Cardiovascular Institute of the South (CIS) shared a story of a Bourg woman who recently visited the institute for a 30-day follow-up after having a high-risk valve-in-valve procedure to treat aortic stenosis, or a leaky mitral valve. Here’s their story:
Sherry Theriot, 72 of Bourg, visited Dr. Peter Fail at CIS Houma yesterday for her 30-day follow-up after having a high-risk valve-in-valve procedure to treat aortic stenosis, or a leaky mitral valve.
Sherry had previously had a bio-prosthetic surgical valve replacement in 2016 for this condition. But years later, she began suffering from shortness of breath and fatigue. Her aortic valve was deteriorating, and she was very weak. She was on oxygen throughout the day and taking nitroglycerin frequently to relieve her symptoms of heart failure. “I was so sick; I knew I was dying,” she said. She was even scared to fall asleep at night because she didn’t know if she would wake up. “We would sleep in bed with her, with our hands on her heart,” said her daughter, Amy. “That’s the only way she would fall asleep.”
Sherry explained to Dr. Fail how she was feeling. “I was so weak and I had no more energy to fight,” she recalled. Dr. Fail told Sherry about a high-risk procedure technique called BASILICA, in which he could interventionally place a new valve into the prosthetic valve she already had. She was very high-risk and not a candidate for open heart surgery. She and her family chose to proceed with the procedure, hoping that it would be successful while also understanding the risks.
As morbid as it sounds, Sherry and her family were prepared for the worst due to her high-risk condition. They went so far as to buy a dress for Sherry to wear for her own funeral. The night before her surgery, Sherry’s family joined her for an evening of quality time, including prayers and a visit from her parish priest for her last sacraments. She and her family stayed up almost all night reminiscing and sharing stories and memories. Sherry has 5 sisters, 4 children, 7 grandchildren and 2 great grandchildren.
“I thought I was going to lose her,” said her husband, Mike. But Sherry was determined to pull through her procedure. “I wasn’t going to let go, not with a doctor like him,” she said of Dr. Fail. “He made me feel safe. I wasn’t going to let anybody say it was my time.”
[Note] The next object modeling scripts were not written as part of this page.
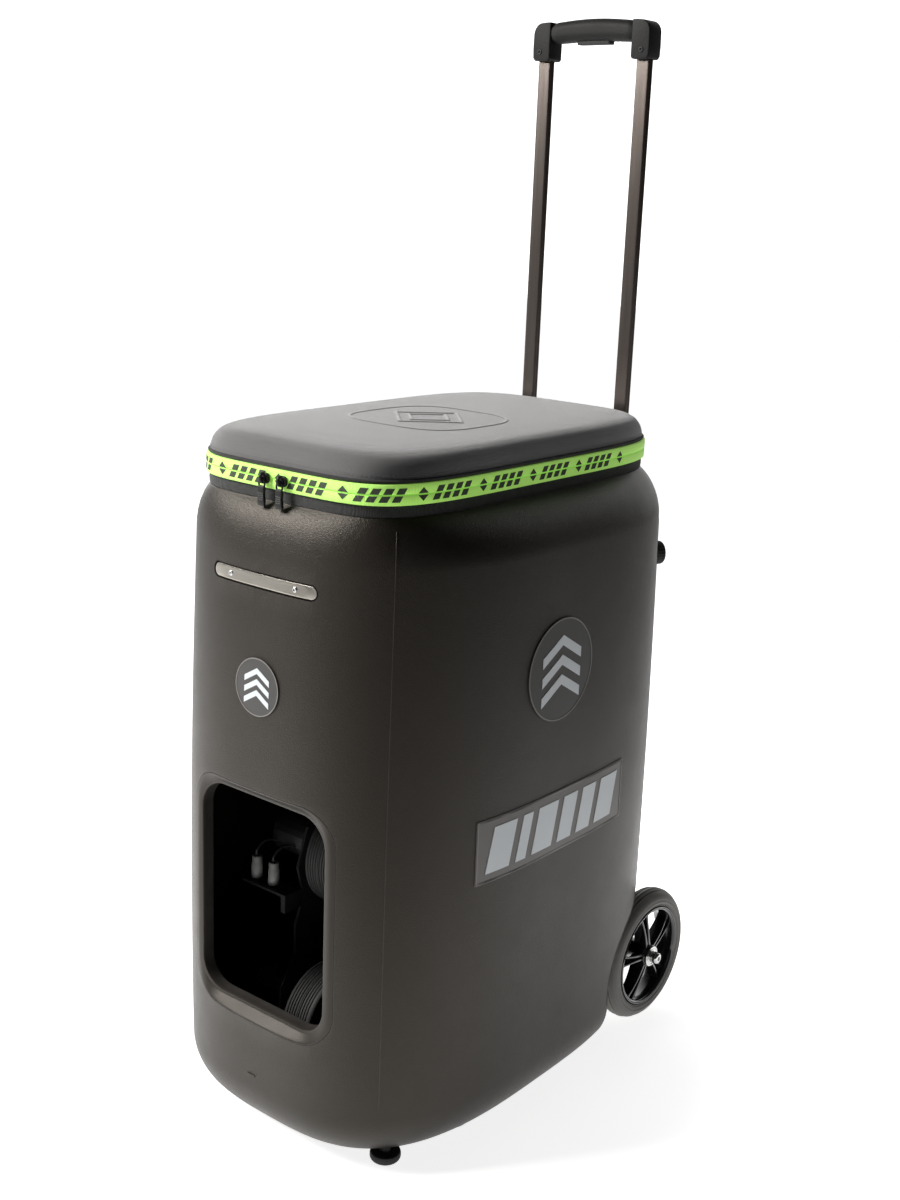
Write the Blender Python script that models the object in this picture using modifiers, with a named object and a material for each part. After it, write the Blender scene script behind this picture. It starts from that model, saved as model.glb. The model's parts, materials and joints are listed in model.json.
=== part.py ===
"""Portable tennis ball machine: rotomoulded casing, zipped soft-shell lid, telescopic
pull handle, two transport wheels, ball hopper with feed carousel, and a yawing and
pitching launcher with two throwing wheels. Metres, +Z up, front at -Y."""

import math

import bmesh
import bpy
from mathutils import Matrix, Vector

# ---------------------------------------------------------------- sizes
SHIFT_Y = -0.015075           # puts the origin under the middle of the bounding box
GAP = 0.0004                # clearance between pieces that touch

# casing plan: superellipse of exponent N, half sizes A (x) and B (y), centre YC
N = 3.08
YC = -0.0054
A_LOW, A_HIGH = 0.1665, 0.1641          # at z = 0.1 and z = 0.5
B_LOW, B_HIGH, B_BOW = 0.2407, 0.2366, 0.0032
WALL = 0.004
Z_BASE = 0.0118
FOOT_IN, FOOT_UP = 0.038, 0.0495        # bottom rounding, inwards and upwards
Z_SHOULDER, SHOULDER_UP = 0.5658, 0.050
Z_LAND = 0.6095                         # land that carries the soft band
RING = 46                               # points round the casing

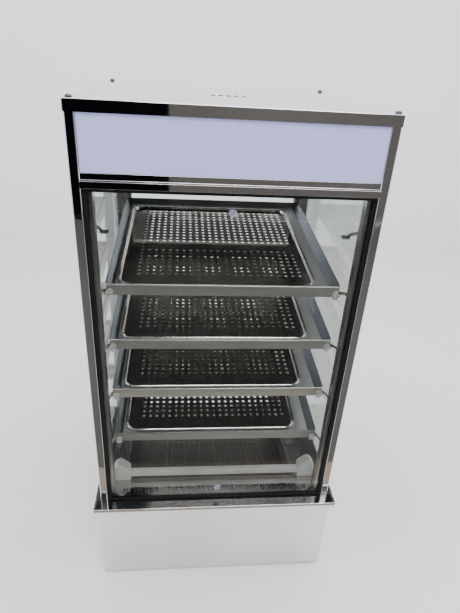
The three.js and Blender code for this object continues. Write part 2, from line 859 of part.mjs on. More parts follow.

Sherry’s procedure took place in the catheterization lab at Terrebonne General Health System. In this unique procedure performed by Dr. Fail, an electrified wire is weaved through the catheter and splits the failing valve’s leaflet in two, allowing blood flow into the coronary artery before the new valve is deployed. This prevents the concern
of coronary artery obstruction during transcatheter aortic valve replacement (TAVR). Meanwhile, Sherry’s family and friends gathered to pray and anxiously wait (pictured to left). Ultimately, the procedure was a success.
Sherry and her family could not be more thankful to Dr. Fail and his team at CIS who have given her her life back. Only four weeks post-procedure, Sherry is back to cooking, washing dishes and planting okra in her garden. She only uses her oxygen at night, and her symptoms are nearly gone. “Dr. Fail is one-of-a-kind,” Sherry said. She even brought him vegetables from her garden.
Sherry is thankful to all those who prayed for her and her family through this time. In fact, her family threw her a “thank God I’m still alive” party. When asked about her “funeral dress,” she said, “I’ll never wear it. I might even burn it!”
At her appointment, Dr. Fail said her new valve looked phenomenal. “I’m so thankful for you,” she told him. “Without you…,” she trailed off with tears in her eyes. “You’re a lifesaver.”
“You are amazing, mom,” Amy chimed in. “These are her bonus years.”
“Our family motto is ‘make it happen’,” said Amy. “And that’s just what she did.”